I need to fix things in my life. I need to do them for myself. I just need to find the strength to do it. 

I don’t like me at the moment and I particularly hate my life. I have a brick wall in front of my face. An ugly, breeze block wall. I am hitting my head against it. I cannot scale it. I cannot knock it down. It is there to stay and I feel small and useless. 

It is like I am continually trying to everything that I can to improve the shit that I seemed to inherit and nothing I do makes even the smallest dent. It is so bad that someone can say something so simple like “You have a nice sense of humour” and I will smile for a week. This is just a sample of how much I feel that I am stuck. 

The last time I felt happy and safe was when I was 14. I had a home then. A place that I felt safe. I had a family close by and friends that I thought I would have forever. Two of those friends are now engaged (to each other) I found out through Facebook. I will not be invited. When I was 14 I was maid of honour. Now I don’t even make the guest list. 

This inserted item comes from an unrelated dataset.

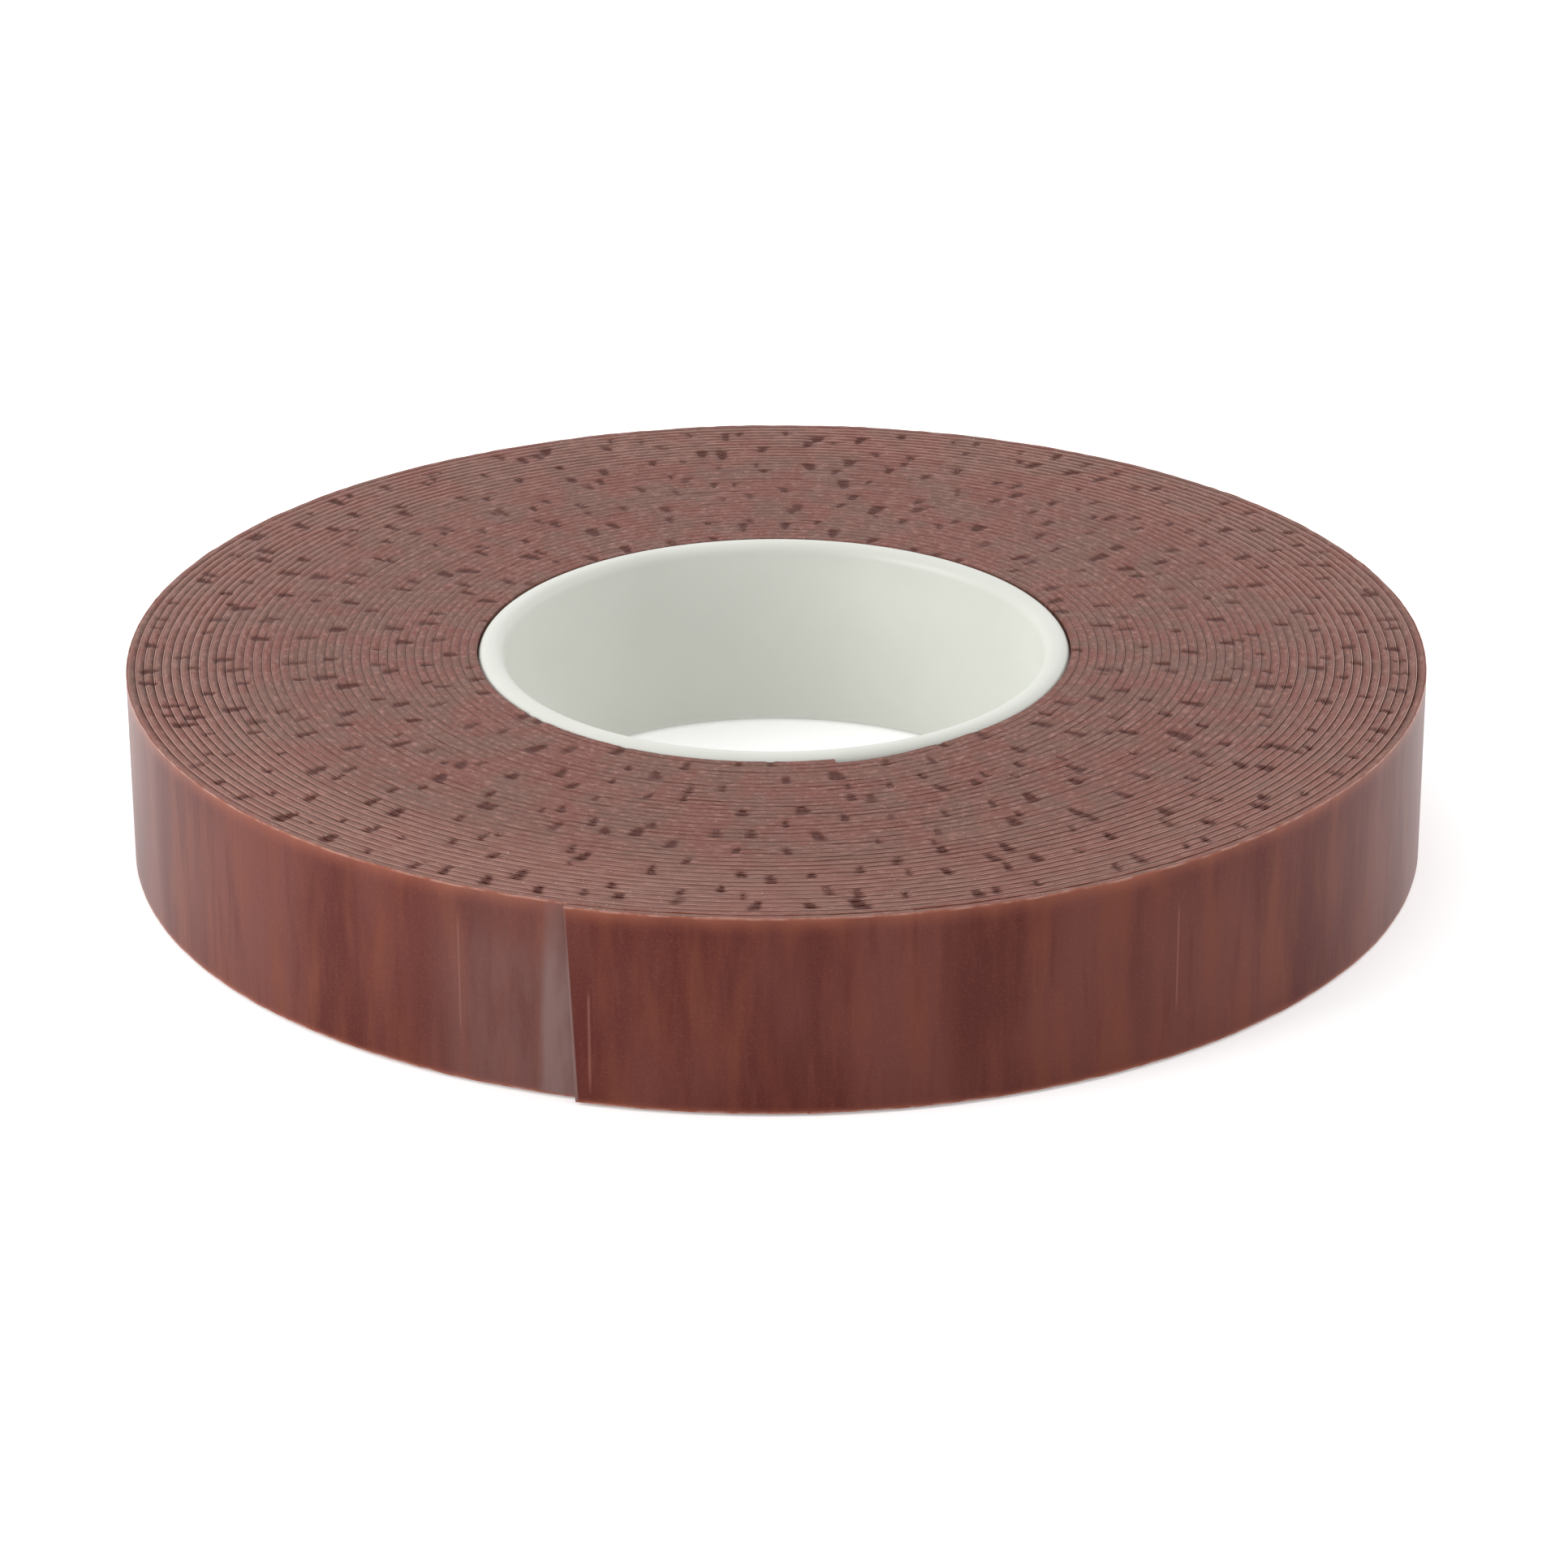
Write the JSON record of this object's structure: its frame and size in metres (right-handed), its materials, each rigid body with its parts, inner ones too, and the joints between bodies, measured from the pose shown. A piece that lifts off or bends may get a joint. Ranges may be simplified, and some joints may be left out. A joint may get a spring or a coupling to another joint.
{
  "type": "tape roll",
  "caption": "Roll of double-sided film-lined adhesive tape wound on a plain plastic core, with a free end that peels and a liner that lifts off it.",
  "frame": {"origin": "on the core's axis at the core's lower rim, where the roll lies on a table", "axes": "+Z along the core's axis, upwards; the free end of the tape is on the -Y side, a little towards -X"},
  "size_m": [0.1828, 0.1835, 0.0284],
  "materials": {
    "core_plastic": "moulded off-white plastic, satin",
    "adhesive": "soft translucent adhesive, tinted by the liner",
    "liner_film": "glossy red-brown release film with faint cross-web streaks"
  },
  "bodies": {
    "roll": {"core": "core_plastic", "adhesive_turns_1": "adhesive", "adhesive_turns_2": "adhesive", "adhesive_turns_3": "adhesive", "adhesive_turns_4": "adhesive", "adhesive_turns_5": "adhesive", "liner_winding": "liner_film"},
    "tail": {"adhesive_tail": "adhesive", "liner_tail_root": "liner_film"},
    "liner_end": {"liner_tail": "liner_film"}
  },
  "joints": [
    {"name": "tail_peel", "type": "hinge", "parent": "roll", "child": "tail", "pos_m": [0.00704, -0.09174, 0.0142], "axis": [0, 0, 1], "range_deg": [0, 90]},
    {"name": "liner_peel", "type": "hinge", "parent": "tail", "child": "liner_end", "pos_m": [-0.00294, -0.09197, 0.0142], "axis": [0, 0, 1], "range_deg": [0, 110]}
  ]
}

In fact. I know no one that would make me maid of honour. I might be lucky to maybe make two bridal parties (at very best) but even then I would come fairly down in the list.

I was told a few weeks ago (by someone that I had never met before but is a friend of a friend) that “no one likes you anyway”. This went on to the Boy telling me that I seem to have trouble with a lot of people. It must be my fault. I must rub people up the wrong way. 

This is something that I have battled with since my Dad put his new family before me. Since I was in reception in school and I had no female friends because one girl decided that no one was allowed to hang out with me. 

I have had girls stab me in the back. I have had boys call me a prick tease because I had no option then to become friends with boys because no girl would have anything to do with me. I have been manipulated. I have been controlled. I have been physically and mentally abused.

I never ever ever feel like enough. I never feel confident. I will walk away from a social situation and want to just curl into a ball with the worry that I have made yet another enemy without even realising it. 

I cannot even count the amount of times that I have cried myself to sleep. I cannot tell you the amount of panic attacks that I have had. And, even worse then this. I cannot count the amount of times I have contemplated finishing it all. The grief of my mother and my sort-of dad is the only thing that stops me from doing it sometimes. 

You see. Fundamentally. I am a kind and considerate person. I don’t want to cause anyone any harm. I will bend over backwards to help someone that might have tried to destroy my soul a year ago. 

I have been told so many times that I am just too sensitive. 

I am in a relationship that brings out the worst in me. I am in love with someone that I will do ANYTHING for. In exchange. My soul is getting chipped away at. I cannot carry on putting someone else first. I need to do something. Anything. He isn’t going to change is he?

One day I will tell you the whole story.